Apple chief, in S'pore, urges kids to learn coding

If children can learn only one language other than their native one, it should be coding because “coding is a global language”, said Apple chief executive Tim Cook.

Mr Cook, who was on his first trip to Singapore since taking over the helm at the tech giant in 2011, also met iOS developers and secondary school students, apart from calling on Prime Minister Lee Hsien Loong.

This was no coincidence.

Growing the Apple developer ecosystem is a key agenda of Mr Cook’s two-day visit to Singapore, and he wanted to reach out to a potential army of coders while they are still in school.

During The Straits Times’ 20-minute interview with him yesterday, his first day here, he talked about Apple opening a third store in Singapore and about helping students and adults come of age in the digital economy.

He likened learning coding to speaking a global language and being equipped for jobs of the future.

“Even the most spoken languages are regional,” he said, referring to common languages such as English and Mandarin.

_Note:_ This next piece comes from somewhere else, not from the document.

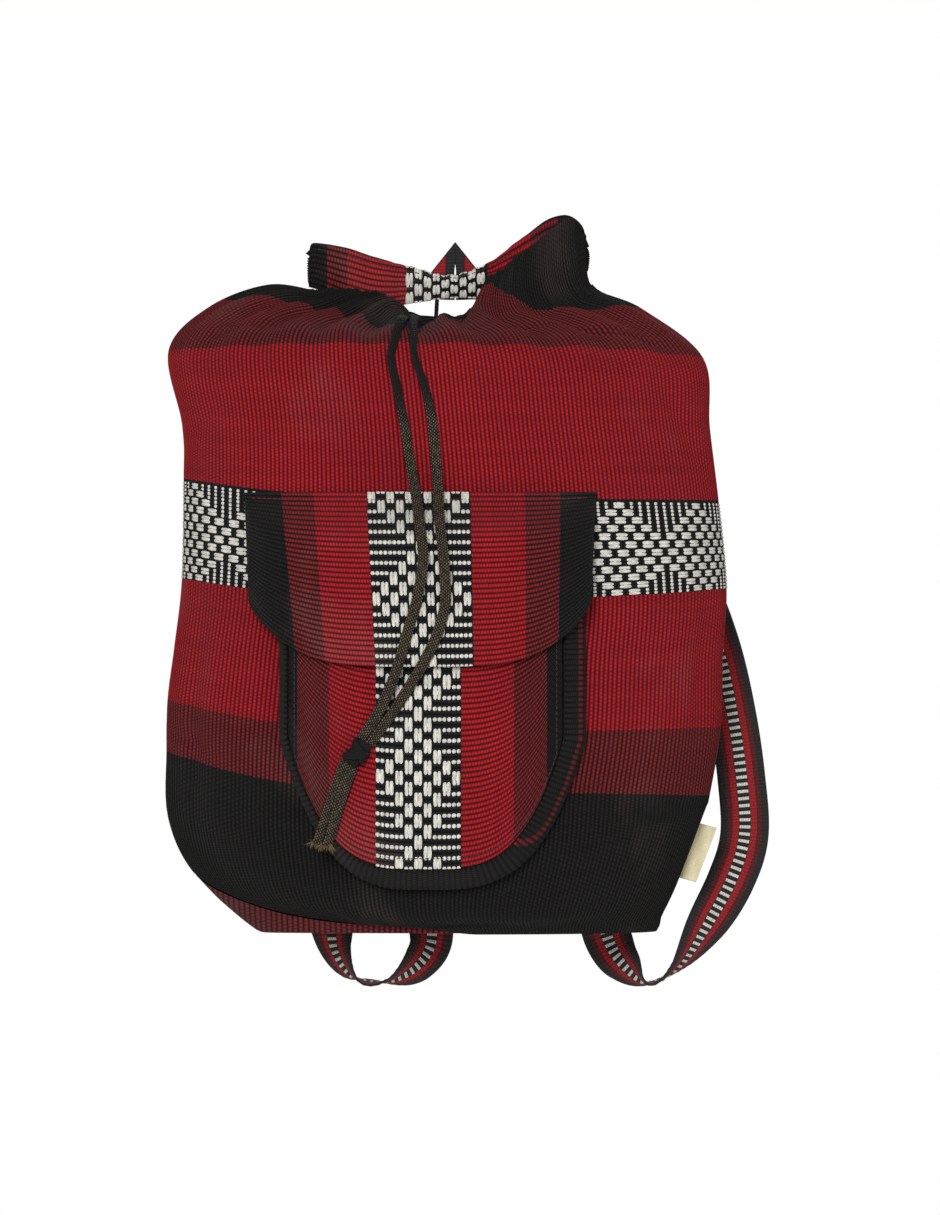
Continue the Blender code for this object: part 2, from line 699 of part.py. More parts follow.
def cord(name, route, diameter, parent):
    """A cord along the smooth curve through its route's points."""
    points = np.array(route)
    fine = [through(points, at) for at in np.linspace(0, len(points) - 1, 20 * len(points))]
    steps = np.linalg.norm(np.diff(fine, axis=0), axis=1)
    along = np.concatenate([[0.0], np.cumsum(steps)])
    count = round(along[-1] / (CORD_SPACING_IN_DIAMETERS * diameter)) + 1
    reach = np.linspace(0.0, along[-1], count)
    places = np.stack([np.interp(reach, along, np.array(fine)[:, i]) for i in range(3)], axis=1)
    curve = bpy.data.curves.new(name, "CURVE")
    curve.dimensions = "3D"
    curve.bevel_depth = diameter / 2
    curve.bevel_resolution = 2
    curve.use_fill_caps = True
    spline = curve.splines.new("POLY")
    spline.points.add(count - 1)
    for point, place in zip(spline.points, places):
        point.co = (*place, 1.0)
    curve.materials.append(material("cord"))
    obj = bpy.data.objects.new(name, curve)
    bpy.context.scene.collection.objects.link(obj)
    obj.parent = parent
    return obj


def make_knot(parent):
    """The lump of the overhand knot that holds both cords, with the waist where they cross."""
    bm = bmesh.new()
    bmesh.ops.create_uvsphere(bm, u_segments=16, v_segments=12, radius=0.5)
    for vert in bm.verts:
        waist = 1 - KNOT_WAIST * math.exp(-((vert.co.z / 0.16) ** 2))
        vert.co.x *= waist
        vert.co.y *= waist
    wide, deep, tall = KNOT_SIZE
    bmesh.ops.scale(bm, verts=bm.verts, vec=(wide, deep, tall))
    obj = new_object("drawcord_knot", bm, ["cord"], parent)
    obj.location = KNOT_PLACE
    obj.rotation_euler = (0.0, KNOT_TILT, 0.0)
    return obj


def main():
    clear_scene()
    frame = bpy.data.objects.new("bag_frame", None)
    frame.location = (0.0, -HOOK_Y, -HOOK_HEIGHT)
    bpy.context.scene.collection.objects.link(frame)
    _, front_grid = make_front_panel(frame)
    _, back_grid = make_back_panel(frame)
    make_base_panel(frame)
    make_rear_casing(frame)
    front, back = Surface(front_grid), Surface(back_grid)
    make_pocket_front(front, frame)
    make_pocket_gusset(front, frame)
    make_pocket_flap(front, frame)
    webbing("strap_right", RIGHT_STRAP_ROUTE, back, frame)
    webbing("strap_left", LEFT_STRAP_ROUTE, back, frame)
    make_hang_loop(frame)
    make_side_label(frame)
    for name, route in CORD_ROUTES.items():
        cord(name, route, CORD_DIAMETER, frame)
    cord("drawcord_crossing", CROSSING_ROUTE, CROSSING_DIAMETER, frame)
    make_knot(frame)


main()
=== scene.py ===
# %% [markdown]
# # A hand-woven striped backpack
#
# This lesson finishes a stuffed cotton drawstring backpack that hangs from its pointed loop. The
# plain model gives every piece its size and place. Here each piece is made again finely enough to
# show ribs, raised white threads, braid and webbing, and then it is lit and photographed.

import math
import random

import bmesh
import bpy
import numpy as np
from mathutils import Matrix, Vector
from mathutils.bvhtree import BVHTree


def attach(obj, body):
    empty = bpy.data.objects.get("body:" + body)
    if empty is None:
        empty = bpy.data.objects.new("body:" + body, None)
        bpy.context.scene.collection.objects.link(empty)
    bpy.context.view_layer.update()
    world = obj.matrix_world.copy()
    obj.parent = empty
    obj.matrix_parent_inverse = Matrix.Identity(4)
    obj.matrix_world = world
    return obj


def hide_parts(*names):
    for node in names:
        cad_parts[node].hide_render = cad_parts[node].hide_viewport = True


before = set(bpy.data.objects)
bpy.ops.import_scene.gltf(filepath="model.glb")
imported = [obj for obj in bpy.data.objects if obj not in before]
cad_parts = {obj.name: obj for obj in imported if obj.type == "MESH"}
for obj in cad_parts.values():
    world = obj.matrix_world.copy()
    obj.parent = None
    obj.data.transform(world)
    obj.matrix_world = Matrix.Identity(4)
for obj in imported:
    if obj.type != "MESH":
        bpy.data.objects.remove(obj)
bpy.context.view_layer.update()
print("nodes:", len(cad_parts))

# %% [markdown]
# ## The camera
#
# The bag is seen square from the front, from far enough away that near and far pieces keep almost
# the same scale. A long lens does that. The picture is 1215 pixels high, and one pixel covers
# 0.65 mm in the plane of the bag, so the lens follows from the distance.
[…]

Although coding will not establish new frontiers for the human race, it provides an opportunity for creative problem-solving and should be injected into Mathematics, History or English classes, he said. For instance, he watched how children used the iPad and augmented reality tools to learn about plastic pollution during his visit to Apple’s Orchard Road retail store earlier yesterday. He said it is a testament to the potential coding provides.

“If we can visualise a greener future, we can make it real,” he wrote in his Twitter post about the event.

Mr Cook also visited the School of Science and Technology, Singapore to meet about 30 secondary school students who have graduated from Apple’s Swift Accelerator coding programme.

SIMILAR TECH SCENE

If you look at all the different things going on in Singapore, they tend to be a microcosm of things going on in Cupertino.

MR TIM COOK, Apple’s chief executive, on the similarities between Singapore’s tech scene and that of the Silicon Valley city.

Swift Accelerator has been running in Singapore since January last year, with a total of 100 students from 17 secondary schools having completed more than 180 hours of coding lessons to date.

Among them are Faith Lim, 13, from Nanyang Girls’ High, and Kim Hyeong Hu, 15, from Admiralty Secondary, who have created a quiz game app called Quizercise to make exercising more fun.

Mr Cook also told The Straits Times that the tech firm “could use a third (retail) store” in Singapore as the Orchard store was “pretty full”.

But he would not confirm if the dome-like structure emerging from the water at Marina Bay Sands is Apple’s third flagship store here – as reported by The Straits Times, citing sources, earlier this year.

Asked why Singapore needs a third store, he said: “We try to look at where people are and where people live and arrange the Apple stores where it’s reasonably convenient to go to.”

Singapore is a popular tourist destination and “could use a third store”, he added.

Its other store here is at Jewel Changi Airport.

Mr Cook also posted on Twitter a picture of himself eating chwee kueh, a type of steamed rice cake with preserved radish, with local iPhone photographers at Tiong Bahru Market.

In a Facebook post yesterday evening, PM Lee – who met Mr Cook yesterday – wrote about Apple’s long ties with Singapore and how the tech scene has evolved since they met four years ago.

Apple has been in Singapore for almost 40 years; its printed circuit boards for the Apple IIe and the candy-coloured iMacs were made here decades ago.

“While Apple no longer manufactures devices here, many Singaporeans work in Apple locally and around the world, and many more are fans of their gadgets,” PM Lee added in his post.

Over the past five years, Apple’s headcount here has doubled. The tech giant now hires about 3,200 people, one-third of whom are retail staff.

The remaining two-thirds comprise sales, marketing, communications, finance and research and development personnel.

“If you look at all the different things going on in Singapore, they tend to be a microcosm of things going on in Cupertino (in Silicon Valley),” said Mr Cook.